Jayant Baliga --Electrical Engineer and Inventor
A hero of the Semiconductor Revolution. His super-transistor invention has improved energy efficiency by more than 40 percent in an array of products -- from cars and fluorescent lamps to defibrillators and bullet trains
Renowned scientist and inventor Jayant "Jay" Baliga may have the smallest carbon footprint on the planet. It is estimated that the energy-saving semiconductor he invented has reduced carbon dioxide emissions by 30 trillion pounds worldwide over the past 20 years.
Growing up in the small village of Jalahalli near Bangalore, India, Jay, as a young student, was ambitious and later developed a desire "do something that serves humanity." Says Jay: "I came to the United States in 1969 to do research to fulfill this mission."
Why He's Important: Regarded as the world's leading expert on power semiconductor devices, Jayant Baliga invented, developed and commercialized the Insulated Gate Bipolar Transistor (IGBT) while working as a scientist at General Electric in the 1970s. Today, the IGBT is extensively used in the consumer, industrial, lighting, transportation, medical, and renewable energy sectors of the economy. It has enabled enormous reduction of gasoline and electrical energy use, resulting in huge cost savings to consumers, and reduction of world-wide carbon dioxide emissions.
More specifically, the IGBT is now produced by a dozen companies around the world for use in the ignition systems of cars, compact fluorescent lamps (saving about 75% of energy), bullet trains, and used to create portable defibrillators that save approximately 100,000 lives per year.
Other Achievements: Earlier in his career at the Rensselaer Polytechnic Institute in Troy, NY, he developed a new process to grow semiconductor material.
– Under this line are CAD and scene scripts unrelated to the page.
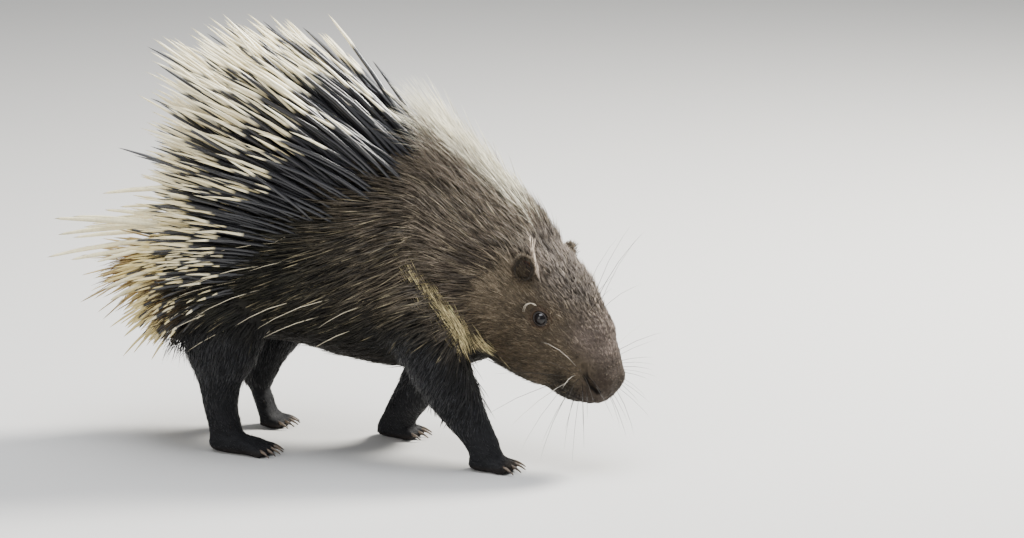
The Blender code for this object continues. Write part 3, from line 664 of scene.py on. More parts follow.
def scatter(surface, count, weight, apart=0.0):
    # places over the skin, denser where weight is larger, at most one to each cell apart wide
    share = surface["areas"] * weight(surface["centres"], surface["facing"])
    picks = rng.choice(len(share), count, p=share / share.sum())
    u, v = rng.random((2, count))
    over = u + v > 1
    u, v = np.where(over, 1 - u, u), np.where(over, 1 - v, v)
    weights = np.stack([1 - u - v, u, v], 1)[:, :, None]
    corners = surface["corners"][picks]
    points = (surface["points"][corners] * weights).sum(1)
    normals = unit((surface["normals"][corners] * weights).sum(1))
    if apart:
        cells = np.floor(points / apart).astype(int)
        kept = np.sort(np.unique(cells, axis=0, return_index=True)[1])
        points, normals = points[kept], normals[kept]
    return points, normals


def aboveFloor(points):
    return np.concatenate([points[:, :2], np.maximum(points[:, 2:], limits["floor"])], 1)


def tufts(name, points, normals, lies, lengths, look, finish, root, tip, extra=()):
    # one joined mesh of tapered, bent hairs or spines, each closed and rooted in the skin
    count = len(points)
    sides, stations = look["sides"], look["shape"]
    falls = -normals if look["curls"] else allOf((0.0, 0.0, -1.0), points)
    perp = unit(falls - lies * (falls * lies).sum(1, keepdims=True))
    bend = np.broadcast_to(look["bend"], (count,))[:, None] * rng.uniform(0.6, 1.3, (count, 1))
    turned = lies * np.cos(bend / 2) + perp * np.sin(bend / 2)
    across = unit(np.cross(normals, lies))
    up = np.cross(lies, across)
    twist = rng.uniform(-look["twist"], look["twist"], (count, 1))
    across, up = across * np.cos(twist) + up * np.sin(twist), up * np.cos(twist) - across * np.sin(twist)
    girths = rng.uniform(0.75, 1.15, (count, 1)) * look.get("girth", np.ones(count))[:, None]
    lengths = withinReach(points, turned, lengths)[:, None]
    angles = 2 * pi * (np.arange(sides) + 0.5) / sides
    rings = []
    for along, girth in stations:
        centre = points + (lies * (1 - max(along, 0)) + turned * max(along, 0)) * along * lengths
        if along < 0:
            centre = points + lies * along * lengths - normals * look["sunk"]
        centre = aboveFloor(centre)
        for angle in angles:
            rings.append(centre + across * cos(angle) * look["width"] * girth * girths
                         + up * sin(angle) * look["depth"] * girth * girths)
    rings.append(aboveFloor(points + turned * lengths))
    verts = np.stack(rings, 1)
    perTuft = verts.shape[1]
    alongs = np.array([along for along, _ in stations for _ in range(sides)] + [1.0]).clip(0, 1)

    quads = []
    for r in range(len(stations) - 1):
        for k in range(sides):
            a, b = r * sides + k, r * sides + (k + 1) % sides
            quads.append((a, b, b + sides, a + sides))
    top = (len(stations) - 1) * sides
    triangles = [(top + k, top + (k + 1) % sides, perTuft - 1) for k in range(sides)]
    base = tuple(range(sides))[::-1]
    faces = [*quads, *triangles, base]
    corners = np.concatenate([np.array(face) for face in faces])
    sizes = np.array([len(face) for face in faces])
    loops = (corners[None] + (np.arange(count) * perTuft)[:, None]).ravel()
    totals = np.tile(sizes, count)
    starts = np.concatenate([[0], totals.cumsum()[:-1]])

    data = bpy.data.meshes.new(name)
    data.vertices.add(count * perTuft)
    data.vertices.foreach_set("co", verts.ravel())
    data.loops.add(len(loops))
    data.loops.foreach_set("vertex_index", loops)
    data.polygons.add(len(totals))
    data.polygons.foreach_set("loop_start", starts)
    data.update(calc_edges=True)

    # colour from root to tip, and what the quills' bands need
    share = ramp(alongs, *look["fade"])[None, :, None]
    colour = root[:, None] * (1 - share) + tip[:, None] * share
    addLayer(data, "coatColour", colour.reshape(-1, 3))
    addLayer(data, "along", np.tile(alongs, count))
    for label, values in extra:
        addLayer(data, label, np.repeat(values, perTuft))

    # each tuft's own small patch at its root's place on the skin's unwrap
    patch = 0.003
    turn = (np.arange(perTuft) % sides) / max(sides - 1, 1) - 0.5
    uv = unwrapOf(points)[:, None] + np.stack([turn * patch, (alongs - 0.5) * patch], 1)
    data.uv_layers.new(name="OFBake").data.foreach_set("uv", uv.reshape(-1, 2)[loops].ravel())
    return finishPiece(name, data, finish)


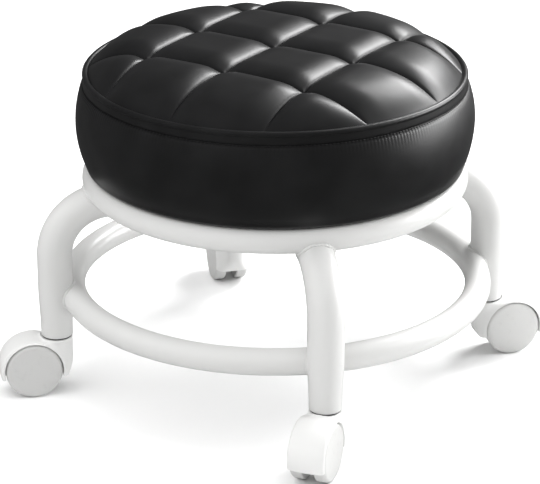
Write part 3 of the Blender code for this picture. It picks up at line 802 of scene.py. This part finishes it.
class Finish:
    """A material with its nodes, whose patterns follow the object's own coordinates."""

    def __init__(self, name, **uniform):
        self.material = bpy.data.materials.new(name)
        self.material.use_nodes = True
        self.tree = self.material.node_tree
        self.shader = self.tree.nodes["Principled BSDF"]
        self.place = self.tree.nodes.new("ShaderNodeTexCoord").outputs["Object"]
        for socket, value in uniform.items():
            name = socket.replace("_", " ")
            self.shader.inputs[name].default_value = (*value, 1.0) if isinstance(value, tuple) else value
        self.bumped = None

    def node(self, kind, inputs=(), **settings):
        made = self.tree.nodes.new(kind)
        for key, value in settings.items():
            setattr(made, key, value)
        for socket, value in dict(inputs).items():
            self.set(made.inputs[socket], value)
        return made

    def set(self, socket, value):
        if isinstance(value, bpy.types.NodeSocket):
            self.tree.links.new(value, socket)
        else:
            socket.default_value = value

    def stretched(self, scale):
        return self.node("ShaderNodeMapping", {"Vector": self.place, "Scale": scale}).outputs[0]

    def noise(self, scale, detail=2.0, where=None, rough=0.5):
        inputs = {"Vector": where or self.place, "Scale": scale, "Detail": detail, "Roughness": rough}
        return self.node("ShaderNodeTexNoise", inputs).outputs["Fac"]

    def cells(self, scale, where=None, feature="F1"):
        inputs = {"Vector": where or self.place, "Scale": scale}
        return self.node("ShaderNodeTexVoronoi", inputs, feature=feature).outputs["Distance"]

    def ranged(self, value, low, high, to_low, to_high):
        inputs = {"Value": value, "From Min": low, "From Max": high, "To Min": to_low, "To Max": to_high}
        return self.node("ShaderNodeMapRange", inputs).outputs["Result"]

    def mixed(self, share, first, second):
        made = self.node("ShaderNodeMix", data_type="RGBA")
        self.set(made.inputs["Factor"], share)
        self.set(made.inputs[6], (*first, 1.0) if isinstance(first, tuple) else first)
        self.set(made.inputs[7], (*second, 1.0) if isinstance(second, tuple) else second)
        return made.outputs[2]

    def bump(self, height, distance, strength=1.0):
        inputs = {"Height": height, "Distance": distance, "Strength": strength}
        if self.bumped:
            inputs["Normal"] = self.bumped
        self.bumped = self.node("ShaderNodeBump", inputs).outputs["Normal"]
        self.set(self.shader.inputs["Normal"], self.bumped)

    def colour(self, value):
        self.set(self.shader.inputs["Base Color"], value)

    def roughness(self, value):
        self.set(self.shader.inputs["Roughness"], value)


def scaled(tone, factor):
    return tuple(min(1.0, channel * factor) for channel in tone)


def black_vinyl():
    """Vinyl with a fine pebbled grain, soft sheen and a slightly uneven gloss."""
    tone = tuple(colours().vinyl)
    f = Finish("pebbled_vinyl", Specular_IOR_Level=0.42)
    patches = f.noise(28, 3)
    grain = f.cells(1500)
    wrinkle = f.noise(420, 4, rough=0.6)
    f.colour(f.mixed(f.ranged(patches, 0.35, 0.65, 0, 1), scaled(tone, 0.85), scaled(tone, 1.25)))
    f.roughness(f.ranged(f.noise(60, 3), 0.3, 0.7, 0.37, 0.41))
    f.bump(wrinkle, 0.00004, 0.3)
    f.bump(grain, 0.00002, 0.3)
    return f.material


def black_thread():
    """Twisted thread, with a fine grain and an uneven tone along each stitch."""
    f = Finish("black_thread", Roughness=0.55, Specular_IOR_Level=0.4)
    tone = scaled(tuple(colours().vinyl), 1.6)
    f.colour(f.mixed(f.noise(3000, 1), scaled(tone, 0.8), tone))
    f.bump(f.noise(5200, 2), 0.0001, 0.6)
    return f.material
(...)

Today, all microwave transistors and LEDs are manufactured by using this process.
For his groundbreaking advances, Jay has received numerous awards and honors, including the prestigious National Medal of Technology and Innovation, the highest form of recognition given to an engineer by the United States Government, from President Obama in October 2011 at the White House; and the North Carolina Award for Science from Governor Purdue in October 2012.
The holder of more than 100 U.S. patents, Jay was also named by Scientific American Magazine as one of the "Eight Heroes of the Semiconductor Revolution" and is an elected member of the National Academy of Engineering, the highest honor in the engineering profession.
Current Activities: Jay is a Distinguished Professor of Electrical and Computer Engineering at North Carolina State University where he also works with the FREEDM Systems Center -- a National Science Foundation-sponsored Engineering Research Center led by NC State -- that seeks to improve the nation's distribution and management of power.
Education: He earned his Bachelors of Science in Electrical Engineering from the Indian Institute of Technology, Madras, India; his Master's in Electrical Engineering, and his Ph.D. in the same discipline from Rensselaer Polytechnic Institute, Troy, NY.
In His Own Words: When asked what advice he would have for future engineers and scientists, he said: "Be passionate about what you do. Have a mission that excites you. In my case, service to humanity was my mission. And remember to work hard towards your goal."